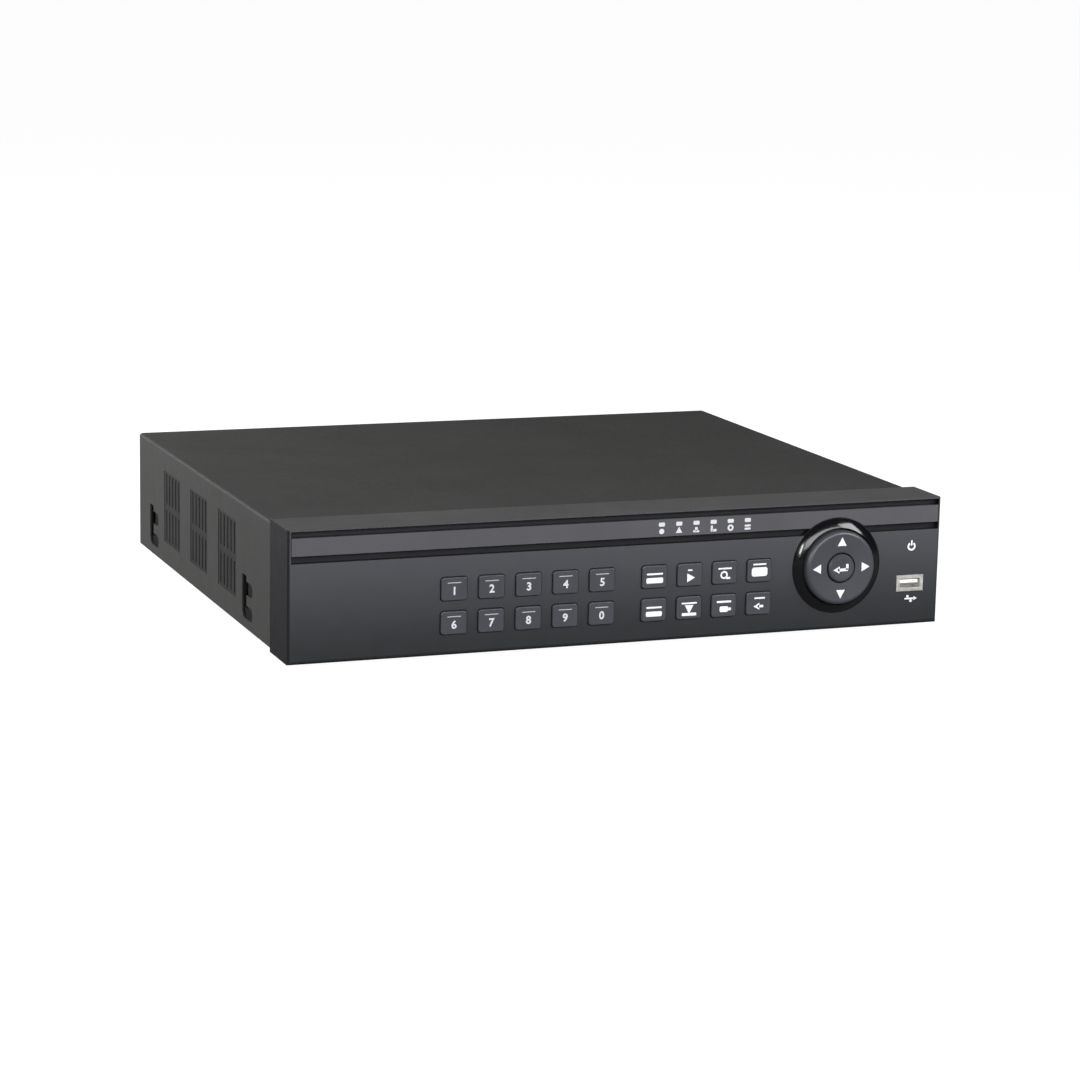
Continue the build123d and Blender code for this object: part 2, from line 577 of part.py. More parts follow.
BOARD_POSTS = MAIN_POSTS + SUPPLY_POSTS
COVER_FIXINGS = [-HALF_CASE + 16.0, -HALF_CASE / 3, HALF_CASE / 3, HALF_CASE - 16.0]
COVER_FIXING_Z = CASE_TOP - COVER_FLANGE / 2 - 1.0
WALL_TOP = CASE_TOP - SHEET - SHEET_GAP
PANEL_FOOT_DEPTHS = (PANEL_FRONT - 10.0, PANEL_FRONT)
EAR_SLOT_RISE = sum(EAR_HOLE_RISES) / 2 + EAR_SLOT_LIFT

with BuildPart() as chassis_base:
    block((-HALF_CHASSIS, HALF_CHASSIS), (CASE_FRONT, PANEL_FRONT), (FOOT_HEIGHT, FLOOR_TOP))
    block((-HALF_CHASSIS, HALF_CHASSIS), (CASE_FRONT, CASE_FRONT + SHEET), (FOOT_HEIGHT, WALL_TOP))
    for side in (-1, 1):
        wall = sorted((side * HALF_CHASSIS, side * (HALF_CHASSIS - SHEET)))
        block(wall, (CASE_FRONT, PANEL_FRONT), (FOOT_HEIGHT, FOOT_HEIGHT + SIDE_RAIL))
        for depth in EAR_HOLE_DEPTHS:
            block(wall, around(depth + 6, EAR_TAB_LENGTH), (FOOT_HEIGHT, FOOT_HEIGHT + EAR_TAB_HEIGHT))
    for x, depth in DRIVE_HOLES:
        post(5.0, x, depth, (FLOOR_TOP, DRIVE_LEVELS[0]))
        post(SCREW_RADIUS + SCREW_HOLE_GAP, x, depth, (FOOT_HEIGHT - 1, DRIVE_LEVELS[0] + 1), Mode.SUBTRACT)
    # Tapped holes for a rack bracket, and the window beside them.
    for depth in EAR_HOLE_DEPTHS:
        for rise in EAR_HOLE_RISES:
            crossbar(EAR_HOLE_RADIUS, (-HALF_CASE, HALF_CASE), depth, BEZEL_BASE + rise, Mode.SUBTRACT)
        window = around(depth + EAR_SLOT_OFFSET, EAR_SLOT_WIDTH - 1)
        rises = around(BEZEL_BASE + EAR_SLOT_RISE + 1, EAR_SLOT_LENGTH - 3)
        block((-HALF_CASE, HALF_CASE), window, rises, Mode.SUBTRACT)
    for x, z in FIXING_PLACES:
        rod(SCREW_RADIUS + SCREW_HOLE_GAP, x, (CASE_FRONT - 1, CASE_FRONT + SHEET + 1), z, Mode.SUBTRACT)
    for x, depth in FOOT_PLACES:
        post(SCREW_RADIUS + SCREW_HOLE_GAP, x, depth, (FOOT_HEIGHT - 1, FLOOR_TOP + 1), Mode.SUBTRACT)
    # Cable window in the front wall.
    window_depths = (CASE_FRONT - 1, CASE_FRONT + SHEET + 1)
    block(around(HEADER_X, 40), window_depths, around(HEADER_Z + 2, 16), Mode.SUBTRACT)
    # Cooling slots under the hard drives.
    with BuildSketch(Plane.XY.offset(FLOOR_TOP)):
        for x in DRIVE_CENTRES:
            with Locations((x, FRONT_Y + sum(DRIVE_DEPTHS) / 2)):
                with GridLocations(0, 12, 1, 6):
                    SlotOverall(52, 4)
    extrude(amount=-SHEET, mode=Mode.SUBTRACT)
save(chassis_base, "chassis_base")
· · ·
* **Aim of the exercise**
Give back exactly the material above from its opening line to the line bearing "EAR_SLOT_RISE = sum(EAR_HOLE_RISES)".

* **Full output**
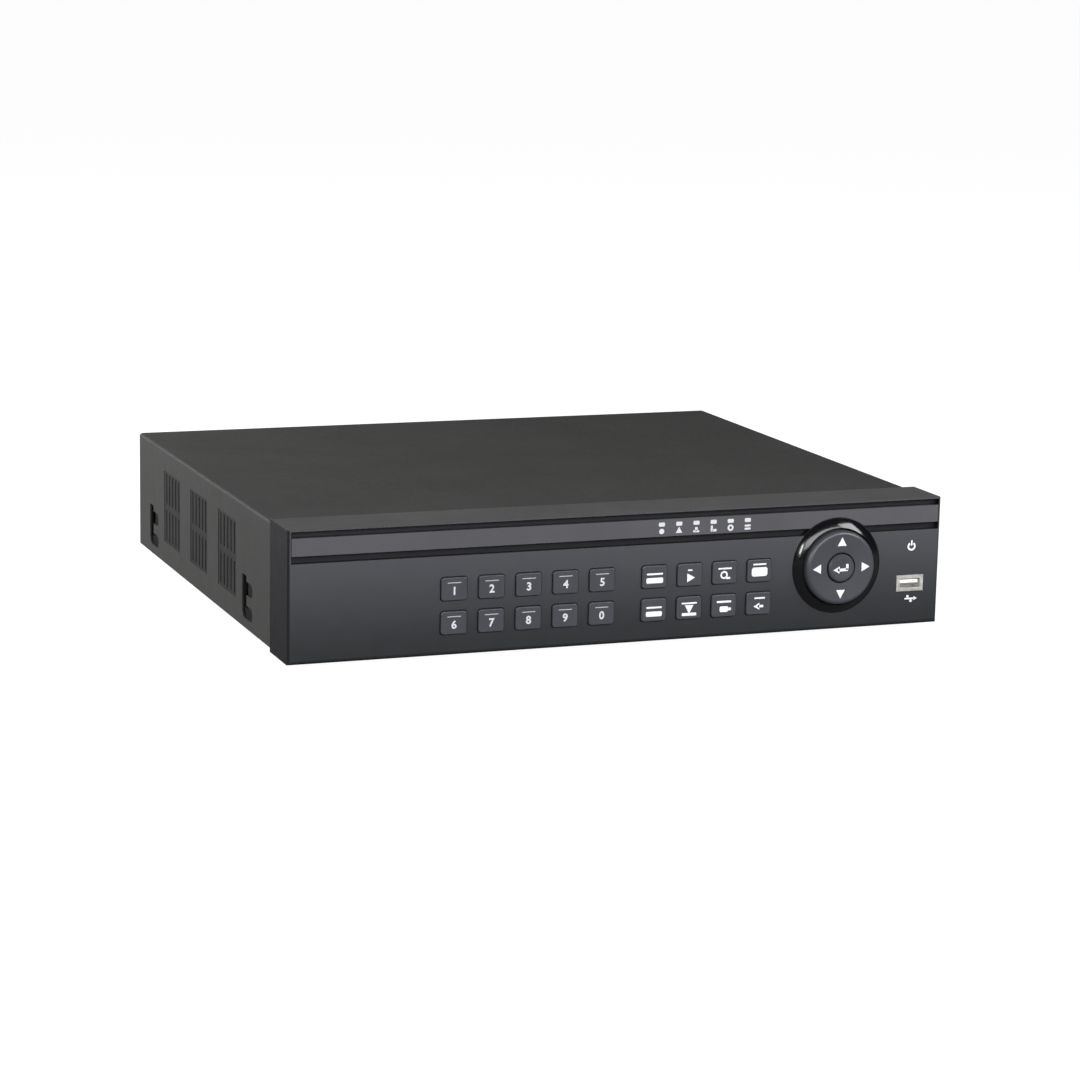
Continue the build123d and Blender code for this object: part 2, from line 577 of part.py. More parts follow.
BOARD_POSTS = MAIN_POSTS + SUPPLY_POSTS
COVER_FIXINGS = [-HALF_CASE + 16.0, -HALF_CASE / 3, HALF_CASE / 3, HALF_CASE - 16.0]
COVER_FIXING_Z = CASE_TOP - COVER_FLANGE / 2 - 1.0
WALL_TOP = CASE_TOP - SHEET - SHEET_GAP
PANEL_FOOT_DEPTHS = (PANEL_FRONT - 10.0, PANEL_FRONT)
EAR_SLOT_RISE = sum(EAR_HOLE_RISES) / 2 + EAR_SLOT_LIFT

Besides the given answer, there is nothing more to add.